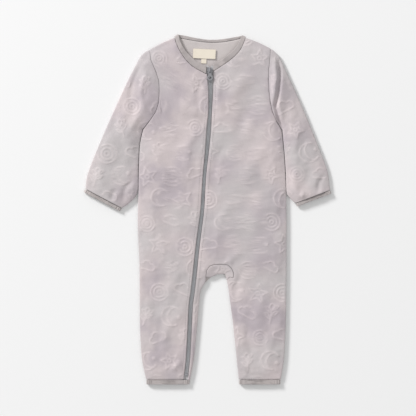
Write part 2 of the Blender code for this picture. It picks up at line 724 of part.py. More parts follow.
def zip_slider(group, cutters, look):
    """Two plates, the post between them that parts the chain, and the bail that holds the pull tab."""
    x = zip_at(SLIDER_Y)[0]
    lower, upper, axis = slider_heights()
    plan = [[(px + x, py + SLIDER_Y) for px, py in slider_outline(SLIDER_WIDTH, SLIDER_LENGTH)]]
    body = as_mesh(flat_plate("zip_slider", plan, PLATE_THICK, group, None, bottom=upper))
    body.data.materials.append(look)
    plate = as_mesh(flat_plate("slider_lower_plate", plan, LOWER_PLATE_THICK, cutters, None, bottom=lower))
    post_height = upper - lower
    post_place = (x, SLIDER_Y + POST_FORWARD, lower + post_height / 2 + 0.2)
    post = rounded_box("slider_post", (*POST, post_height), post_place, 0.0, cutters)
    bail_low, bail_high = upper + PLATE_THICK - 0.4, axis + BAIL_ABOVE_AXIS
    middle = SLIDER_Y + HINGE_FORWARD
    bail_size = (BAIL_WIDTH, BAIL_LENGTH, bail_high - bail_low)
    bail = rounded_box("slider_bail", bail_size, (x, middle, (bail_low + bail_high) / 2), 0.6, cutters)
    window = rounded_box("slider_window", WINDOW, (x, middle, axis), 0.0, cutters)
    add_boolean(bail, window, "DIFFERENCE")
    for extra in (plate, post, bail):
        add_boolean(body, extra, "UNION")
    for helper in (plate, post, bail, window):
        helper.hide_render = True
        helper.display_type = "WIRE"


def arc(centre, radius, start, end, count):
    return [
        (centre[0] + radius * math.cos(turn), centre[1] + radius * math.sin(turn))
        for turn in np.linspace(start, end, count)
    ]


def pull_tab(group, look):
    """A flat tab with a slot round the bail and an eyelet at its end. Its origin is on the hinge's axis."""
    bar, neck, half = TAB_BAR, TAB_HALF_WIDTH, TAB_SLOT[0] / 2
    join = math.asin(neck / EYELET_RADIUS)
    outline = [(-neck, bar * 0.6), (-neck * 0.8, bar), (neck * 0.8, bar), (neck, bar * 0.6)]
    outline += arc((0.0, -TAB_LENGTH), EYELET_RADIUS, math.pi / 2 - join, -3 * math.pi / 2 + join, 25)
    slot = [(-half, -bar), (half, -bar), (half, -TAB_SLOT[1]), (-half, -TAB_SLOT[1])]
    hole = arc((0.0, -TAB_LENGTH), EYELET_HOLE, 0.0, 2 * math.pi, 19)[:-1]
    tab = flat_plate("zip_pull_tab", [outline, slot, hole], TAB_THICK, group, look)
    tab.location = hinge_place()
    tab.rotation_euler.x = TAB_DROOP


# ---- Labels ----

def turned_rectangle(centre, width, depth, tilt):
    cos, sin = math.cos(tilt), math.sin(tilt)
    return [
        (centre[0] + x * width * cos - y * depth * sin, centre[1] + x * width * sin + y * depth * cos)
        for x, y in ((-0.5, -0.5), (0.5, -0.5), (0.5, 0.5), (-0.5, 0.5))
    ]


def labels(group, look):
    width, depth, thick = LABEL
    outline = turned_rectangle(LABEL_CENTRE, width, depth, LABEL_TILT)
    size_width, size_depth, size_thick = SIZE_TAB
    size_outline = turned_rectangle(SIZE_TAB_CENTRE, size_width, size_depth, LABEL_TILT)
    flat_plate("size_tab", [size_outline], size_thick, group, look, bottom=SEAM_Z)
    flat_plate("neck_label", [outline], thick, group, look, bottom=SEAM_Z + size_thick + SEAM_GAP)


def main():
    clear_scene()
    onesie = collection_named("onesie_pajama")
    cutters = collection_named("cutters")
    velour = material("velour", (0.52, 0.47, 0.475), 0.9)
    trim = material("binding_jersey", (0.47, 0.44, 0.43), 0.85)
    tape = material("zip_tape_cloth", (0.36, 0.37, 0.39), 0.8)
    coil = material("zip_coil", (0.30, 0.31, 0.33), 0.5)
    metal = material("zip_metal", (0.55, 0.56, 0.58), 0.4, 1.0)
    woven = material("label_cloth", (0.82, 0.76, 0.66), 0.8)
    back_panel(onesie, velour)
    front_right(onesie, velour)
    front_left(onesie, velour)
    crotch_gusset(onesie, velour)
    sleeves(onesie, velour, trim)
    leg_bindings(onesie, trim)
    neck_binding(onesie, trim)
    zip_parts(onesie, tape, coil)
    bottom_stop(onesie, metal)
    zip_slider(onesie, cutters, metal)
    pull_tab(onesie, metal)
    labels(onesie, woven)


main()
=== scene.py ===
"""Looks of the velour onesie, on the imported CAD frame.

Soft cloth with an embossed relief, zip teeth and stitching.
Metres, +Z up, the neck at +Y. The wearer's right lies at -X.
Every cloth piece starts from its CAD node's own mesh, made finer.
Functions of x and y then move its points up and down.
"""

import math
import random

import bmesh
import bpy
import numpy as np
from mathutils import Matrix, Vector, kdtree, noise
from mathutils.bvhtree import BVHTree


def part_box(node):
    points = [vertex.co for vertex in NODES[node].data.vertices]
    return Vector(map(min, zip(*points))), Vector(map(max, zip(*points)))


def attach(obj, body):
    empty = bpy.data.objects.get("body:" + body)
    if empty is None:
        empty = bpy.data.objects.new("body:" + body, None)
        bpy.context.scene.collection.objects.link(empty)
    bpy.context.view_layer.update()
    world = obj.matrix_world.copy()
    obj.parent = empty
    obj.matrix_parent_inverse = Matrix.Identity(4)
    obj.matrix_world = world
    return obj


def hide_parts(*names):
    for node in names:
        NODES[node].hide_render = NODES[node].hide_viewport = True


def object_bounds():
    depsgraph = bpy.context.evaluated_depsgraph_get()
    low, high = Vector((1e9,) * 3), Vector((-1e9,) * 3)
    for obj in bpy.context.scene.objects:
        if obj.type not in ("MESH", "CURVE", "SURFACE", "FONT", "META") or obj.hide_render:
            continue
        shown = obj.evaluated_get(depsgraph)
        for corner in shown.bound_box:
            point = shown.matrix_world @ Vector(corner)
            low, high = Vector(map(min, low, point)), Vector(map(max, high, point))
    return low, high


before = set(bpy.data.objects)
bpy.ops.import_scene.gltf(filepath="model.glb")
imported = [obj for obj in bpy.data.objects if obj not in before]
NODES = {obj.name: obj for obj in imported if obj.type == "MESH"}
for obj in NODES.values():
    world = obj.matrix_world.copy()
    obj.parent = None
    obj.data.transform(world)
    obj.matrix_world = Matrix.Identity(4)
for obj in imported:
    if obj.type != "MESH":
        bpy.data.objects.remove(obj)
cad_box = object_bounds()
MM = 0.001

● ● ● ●

:: Task to carry out ::
Starting at the line that contains "width, depth, LABEL_TILT)" and stopping at the line that contains "obj.matrix_parent_inverse = Matrix.Identity(4)", transcribe the lines exactly; both boundary lines are to be included.

:: Reply to the task ::
    outline = turned_rectangle(LABEL_CENTRE, width, depth, LABEL_TILT)
    size_width, size_depth, size_thick = SIZE_TAB
    size_outline = turned_rectangle(SIZE_TAB_CENTRE, size_width, size_depth, LABEL_TILT)
    flat_plate("size_tab", [size_outline], size_thick, group, look, bottom=SEAM_Z)
    flat_plate("neck_label", [outline], thick, group, look, bottom=SEAM_Z + size_thick + SEAM_GAP)


def main():
    clear_scene()
    onesie = collection_named("onesie_pajama")
    cutters = collection_named("cutters")
    velour = material("velour", (0.52, 0.47, 0.475), 0.9)
    trim = material("binding_jersey", (0.47, 0.44, 0.43), 0.85)
    tape = material("zip_tape_cloth", (0.36, 0.37, 0.39), 0.8)
    coil = material("zip_coil", (0.30, 0.31, 0.33), 0.5)
    metal = material("zip_metal", (0.55, 0.56, 0.58), 0.4, 1.0)
    woven = material("label_cloth", (0.82, 0.76, 0.66), 0.8)
    back_panel(onesie, velour)
    front_right(onesie, velour)
    front_left(onesie, velour)
    crotch_gusset(onesie, velour)
    sleeves(onesie, velour, trim)
    leg_bindings(onesie, trim)
    neck_binding(onesie, trim)
    zip_parts(onesie, tape, coil)
    bottom_stop(onesie, metal)
    zip_slider(onesie, cutters, metal)
    pull_tab(onesie, metal)
    labels(onesie, woven)


main()
=== scene.py ===
"""Looks of the velour onesie, on the imported CAD frame.

Soft cloth with an embossed relief, zip teeth and stitching.
Metres, +Z up, the neck at +Y. The wearer's right lies at -X.
Every cloth piece starts from its CAD node's own mesh, made finer.
Functions of x and y then move its points up and down.
"""

import math
import random

import bmesh
import bpy
import numpy as np
from mathutils import Matrix, Vector, kdtree, noise
from mathutils.bvhtree import BVHTree


def part_box(node):
    points = [vertex.co for vertex in NODES[node].data.vertices]
    return Vector(map(min, zip(*points))), Vector(map(max, zip(*points)))


def attach(obj, body):
    empty = bpy.data.objects.get("body:" + body)
    if empty is None:
        empty = bpy.data.objects.new("body:" + body, None)
        bpy.context.scene.collection.objects.link(empty)
    bpy.context.view_layer.update()
    world = obj.matrix_world.copy()
    obj.parent = empty
    obj.matrix_parent_inverse = Matrix.Identity(4)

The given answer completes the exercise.